Examples of use in Education
Nuffield Maths Project is based on
Piaget’s stages and assumes that formal operations have been reached by
the age of 12. As a result concrete examples are longer required. For
example algebra can be taught.
Evaluation
Child (1997) points out that Piaget’s
view is ‘pessimistic’ if the teacher is expected to ‘sit back and wait’
for the child to develop. Teachers should, by the right
techniques, be able to encourage children to progress through the
stages.
Curriculum development
Curricula need to be developed that take
into account the age and stage of thinking of the child. For
example there is no point in teaching abstract concepts such as algebra
or atomic structure to children in primary school. Curricula also
need to be sufficiently flexible to allow for variations in ability of
different students of the same age. In Britain the National
Curriculum and Key Stages broadly reflect the stages that Piaget laid
down.
Above:
peer tutoring to solve a CASE problem (Vygotsky)
Below:
National curriculum… designed for learning in stages (Piaget)
|
Practical examples:
Egocentricism dominates a child’s
thinking in the sensori-motor and preoperational stages. Piaget
would therefore predict that using group activities would not be
appropriate since children are not capable of understanding the views of
others.
However, Smith et al (1998), point out
that some children develop earlier than Piaget predicted and that by
using group work children can learn to appreciate the views of others in
preparation for the concrete operational stage.

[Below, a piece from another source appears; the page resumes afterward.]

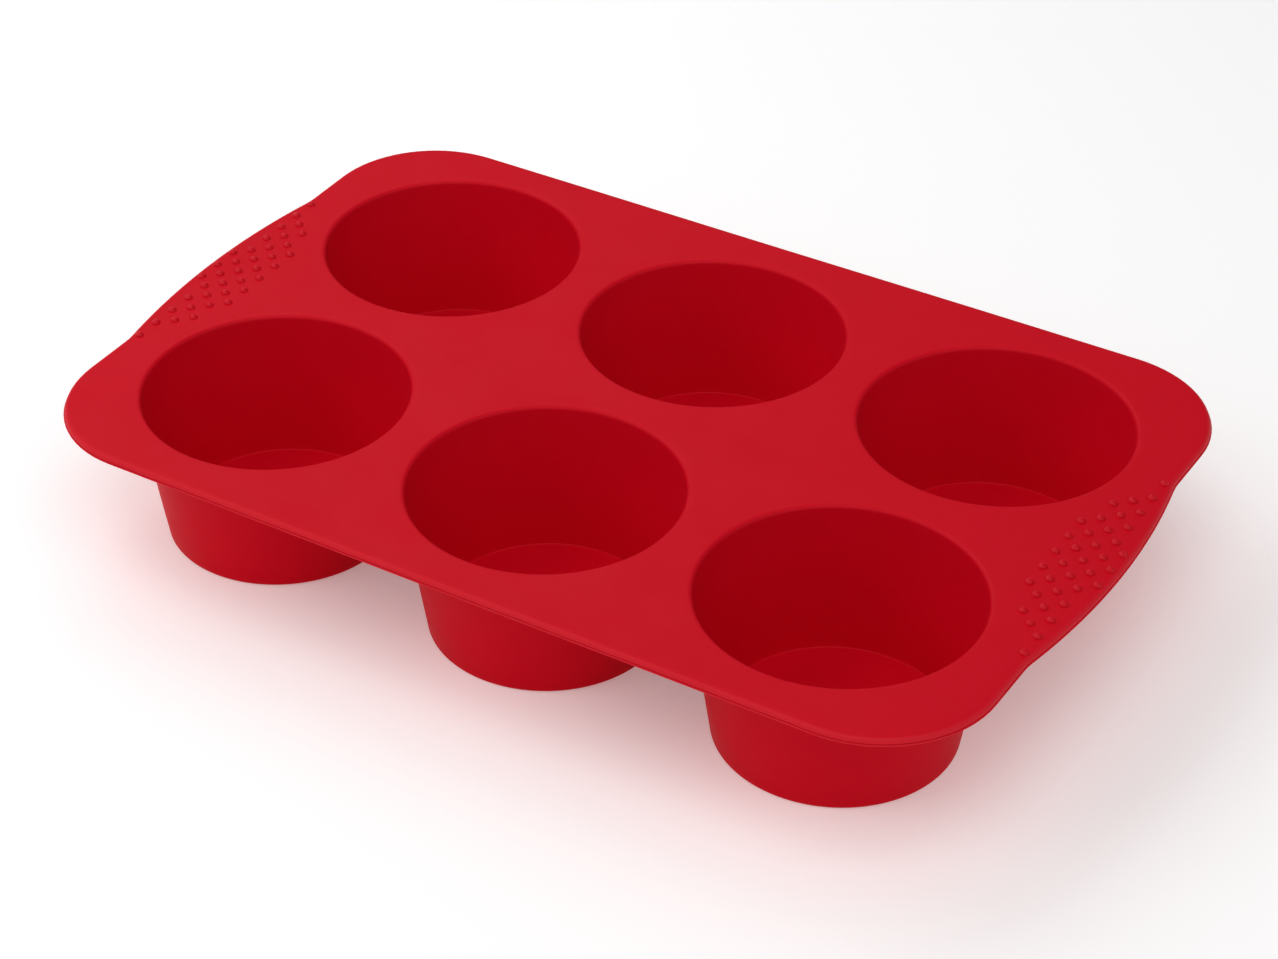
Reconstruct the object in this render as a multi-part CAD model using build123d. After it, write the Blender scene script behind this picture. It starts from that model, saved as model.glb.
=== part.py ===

The national curriculum emphasises the
need for using concrete examples in the primary classroom. Shayer
(1997), reported that abstract thought was necessary for success in
secondary school (and co-developed the CASE system of teaching science).
Recently the National curriculum has been updated to encourage the
teaching of some abstract concepts towards the end of primary education,
in preparation for secondary courses. (DfEE 1999).
A few concluding comments useful for
essays.
Child-centred teaching is regarded by
some as a child of the ‘liberal sixties.’ In the 1980s the
Thatcher government introduced the National Curriculum in an attempt to
move away from this and bring more central government control into the
teaching of children. So, although the National Curriculum in some
ways supports the work of Piaget, (in that it dictates the order of
teaching), it can also be seen as prescriptive to the point where it
counters Piaget’s child-oriented approach. However, it does still
allow for flexibility in teaching methods, allowing teachers to tailor
lessons to the needs of their students.